Fact Check: The Maine Community College System released a report in January showing that 50 percent of Maine high school graduates entering community college required remedial education. A separate report indicated that only 12 percent of Maine high school students entering University of Maine system schools required remedial classes in reading in writing. That’s a lower percentage than the New England average.

Democratic response

Claim: We rank dead last in the country for personal income growth. And, while many states in the country are recovering from the national recession, Maine’s economy has slipped backwards.

Fact check: According to the Bureau of Economic Analysis, Maine ranked 19th for personal income growth in the fourth quarter of 2012, with growth of 0.7 percent over the previous quarter.

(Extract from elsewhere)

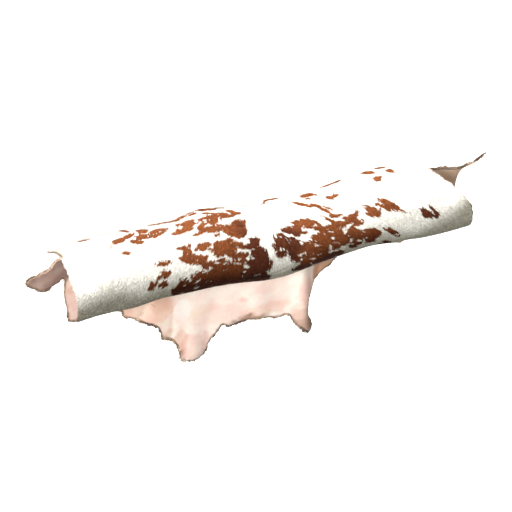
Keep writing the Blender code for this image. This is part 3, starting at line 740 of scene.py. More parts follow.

Maine did rank last in personal income growth for 2011, but not in 2012.

Claim: Here in Maine, we face a sluggish economy with more than 50,000 people still out of work.

Fact Check: In 2011, the most recent data available, the Maine Bureau of Labor Statistics counted 704,000 people in Maine’s labor force, with 651,000 of them employed. That leaves 53,000 unemployed, at an unemployment rate of 7.5 percent.

For December 2012, the Bureau of Labor Statistics listed Maine’s unemployment rate as 7.3 percent, below the national rate of 7.8 percent.

CORRECTION:

An earlier version of this story incorrectly stated that tax changes at the federal level would cost an average Maine family of four $3,000 in 2013. The correct figure is $1,000.